The first three quarters of “La La Land” is a light romantic musical movie that’s slightly off the mark.
This modern take on the Hollywood musicals of the mid-20th Century never embraces the foibles and fantasies that made those productions near perfect escapist material. Those films took the boy-meets-girl story and set it in a whimsical setting where anything could trigger a musical number.
There’s too much 21st Century influence in the story of Mia (Emma Stone), a small town girl who moves to Hollywood to become an actor, and Sebastian (Ryan Gosling), a talented jazz musician who laments the slow death of the musical genre. He wants to open a club to keep the beat going.
The closest director Damien Chazelle (“Whiplash”) comes to capturing the spirit of the musical movie genre is in his use of color. There are splashes of bold color in every scene and has Stone dress in outfits of primary colors with no, or a limited amount, of patterns.
But the biggest issue is that “La La Land” starts slowly with both the romance and the musical numbers.
Chazelle’s caution in the early part of the movie makes the production move like a tap dancer in lead shoes. It doesn’t help that the early musical numbers by Gosling and Stone feature vocals so weak that it makes the viewer yearn for singing actors like Justin Timberlake and Anna Kendrick.

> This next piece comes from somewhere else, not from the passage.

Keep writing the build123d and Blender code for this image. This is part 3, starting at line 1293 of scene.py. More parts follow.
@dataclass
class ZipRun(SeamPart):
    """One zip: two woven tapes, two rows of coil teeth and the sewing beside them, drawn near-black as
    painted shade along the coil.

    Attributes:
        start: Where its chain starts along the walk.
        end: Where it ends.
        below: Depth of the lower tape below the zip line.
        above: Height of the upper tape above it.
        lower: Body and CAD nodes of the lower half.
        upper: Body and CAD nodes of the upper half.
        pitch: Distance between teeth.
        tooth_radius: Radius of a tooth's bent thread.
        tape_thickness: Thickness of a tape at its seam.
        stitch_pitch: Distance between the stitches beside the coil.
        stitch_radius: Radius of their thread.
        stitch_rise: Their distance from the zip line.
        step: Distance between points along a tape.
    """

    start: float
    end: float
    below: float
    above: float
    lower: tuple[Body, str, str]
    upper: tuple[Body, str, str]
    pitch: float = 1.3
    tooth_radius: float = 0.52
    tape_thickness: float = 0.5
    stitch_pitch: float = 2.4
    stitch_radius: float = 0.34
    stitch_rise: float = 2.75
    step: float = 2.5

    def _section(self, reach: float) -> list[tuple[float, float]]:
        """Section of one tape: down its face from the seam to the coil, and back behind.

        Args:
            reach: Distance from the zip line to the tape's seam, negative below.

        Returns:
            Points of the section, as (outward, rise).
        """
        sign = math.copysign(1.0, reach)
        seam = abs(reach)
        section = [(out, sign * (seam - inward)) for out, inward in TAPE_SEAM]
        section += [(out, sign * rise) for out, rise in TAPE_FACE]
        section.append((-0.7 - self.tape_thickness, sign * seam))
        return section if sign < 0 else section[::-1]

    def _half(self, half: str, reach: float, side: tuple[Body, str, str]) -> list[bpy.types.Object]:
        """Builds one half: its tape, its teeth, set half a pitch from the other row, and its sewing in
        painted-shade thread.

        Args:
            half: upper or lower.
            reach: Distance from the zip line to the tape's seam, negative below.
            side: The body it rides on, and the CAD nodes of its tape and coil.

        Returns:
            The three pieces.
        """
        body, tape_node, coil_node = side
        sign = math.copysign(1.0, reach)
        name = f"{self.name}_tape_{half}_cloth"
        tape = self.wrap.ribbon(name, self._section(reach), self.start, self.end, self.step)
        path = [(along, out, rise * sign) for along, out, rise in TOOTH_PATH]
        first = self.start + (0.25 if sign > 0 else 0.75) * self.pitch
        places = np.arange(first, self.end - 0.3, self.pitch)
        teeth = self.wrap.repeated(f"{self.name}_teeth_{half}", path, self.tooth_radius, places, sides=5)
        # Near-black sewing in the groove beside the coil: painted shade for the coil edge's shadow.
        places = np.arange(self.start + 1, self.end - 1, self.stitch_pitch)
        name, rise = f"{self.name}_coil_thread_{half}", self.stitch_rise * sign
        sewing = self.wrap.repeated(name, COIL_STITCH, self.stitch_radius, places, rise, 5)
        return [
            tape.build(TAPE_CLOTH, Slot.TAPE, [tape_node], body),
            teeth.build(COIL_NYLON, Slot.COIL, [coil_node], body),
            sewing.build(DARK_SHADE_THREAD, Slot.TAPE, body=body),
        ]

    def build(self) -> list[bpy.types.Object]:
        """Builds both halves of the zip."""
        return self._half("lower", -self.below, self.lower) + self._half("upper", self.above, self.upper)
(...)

The early going is not a complete wash since Stone has an uncanny knack of making even the smallest scenes work. In one of her character’s early audition sequences, Stone makes the reading powerful despite a lack of interest by the casting directors. It’s a complicated emotional moment, as she shows both the feelings the character while revealing her own reactions to the indifference.
Gosling is also charming. His commitment to learning the piano parts for the movie give the production an authentic feel that often gets thwarted when it’s necessary to fake an actor’s musical skills.

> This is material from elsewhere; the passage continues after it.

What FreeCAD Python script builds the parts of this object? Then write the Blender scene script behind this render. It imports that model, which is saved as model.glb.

Stone and Gosling are cute and do a decent job of dancing. In fact, Stone looks far more comfortable with the dance numbers than she does with the singing.
They are good enough to hold the movie together until this last act. As soon as Stone sings the showstopper “Audition (The Fools Who Dream,” that’s when the movie becomes a brilliant mix of musical performance and visual storytelling. Stone delivers the tune – that summarizes the themes of the film brilliantly – with a power and passion that is nowhere to be found in the earlier numbers.

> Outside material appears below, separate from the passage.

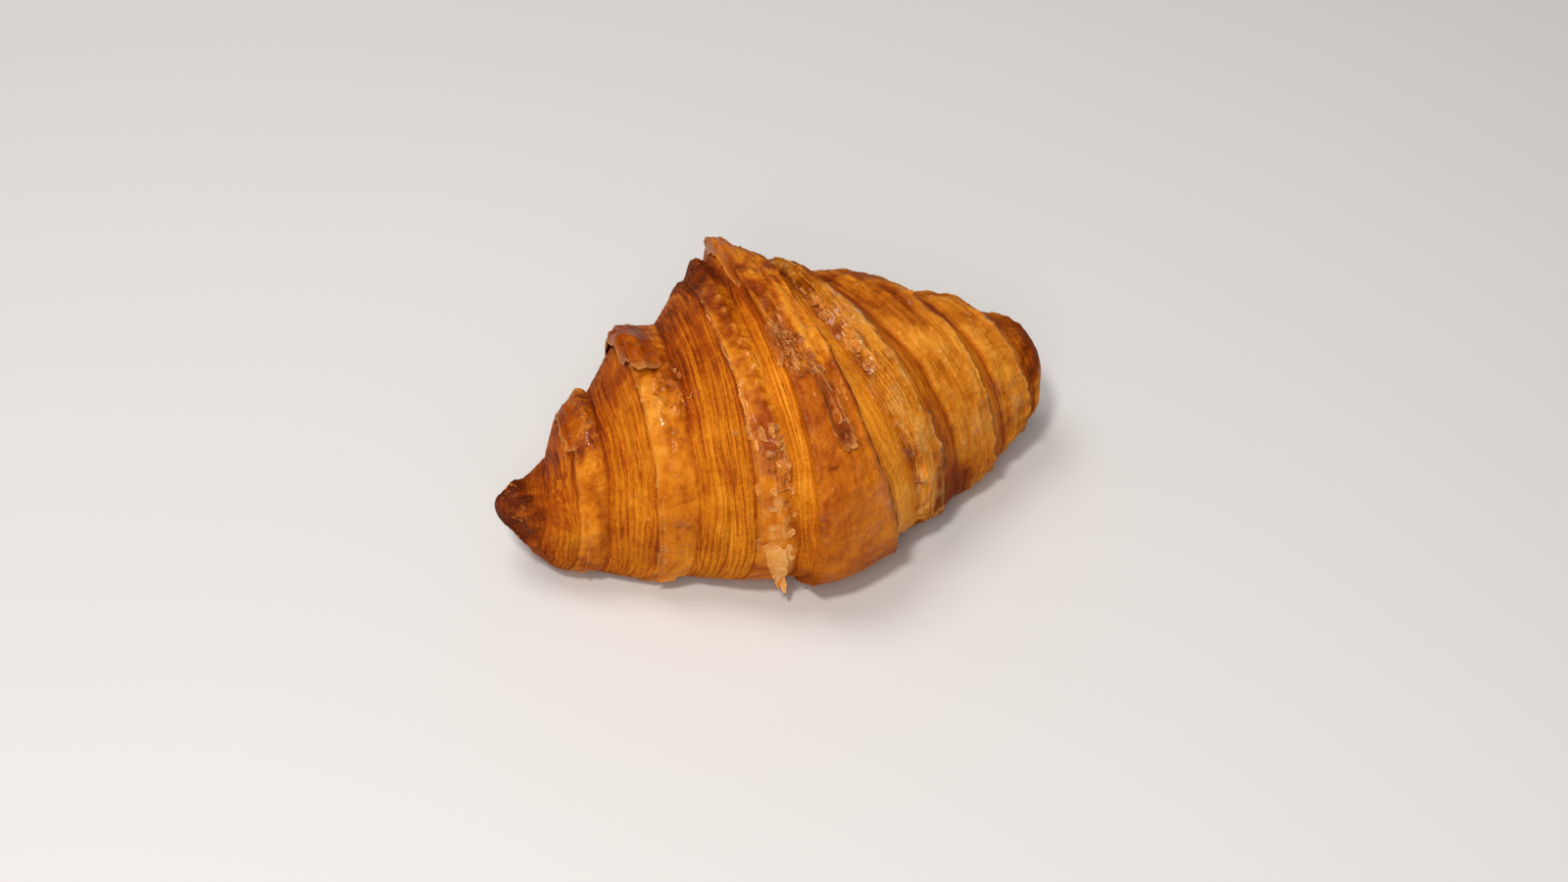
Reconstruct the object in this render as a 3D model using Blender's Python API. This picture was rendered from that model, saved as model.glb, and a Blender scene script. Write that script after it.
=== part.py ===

The song and Stone’s performance – both of Oscar winning quality – are the catalyst that changes “La La Land” from being a light attempt to salute old Hollywood into a modern take on various forms of passion.
Chazelle finally picks up the tempo and keeps the beats defined, which gives the movie direction and purpose. At the same time, the director embraces many of the tropes of ‘50s movie musicals that elevate the film to a grand place.
After watching the early part of the movie unfold in such a predictable manner, Chazelle throws movie rules away for his finale. This makes it fresh and an engaging way to send an audience home, whether they are on board with the final plot points or not.
The last quarter of “La La Land” is so beautifully shot and performed, it makes up for the flat opening. It becomes a film that embraces a world where dreamers may seem foolish but eventually are very interesting.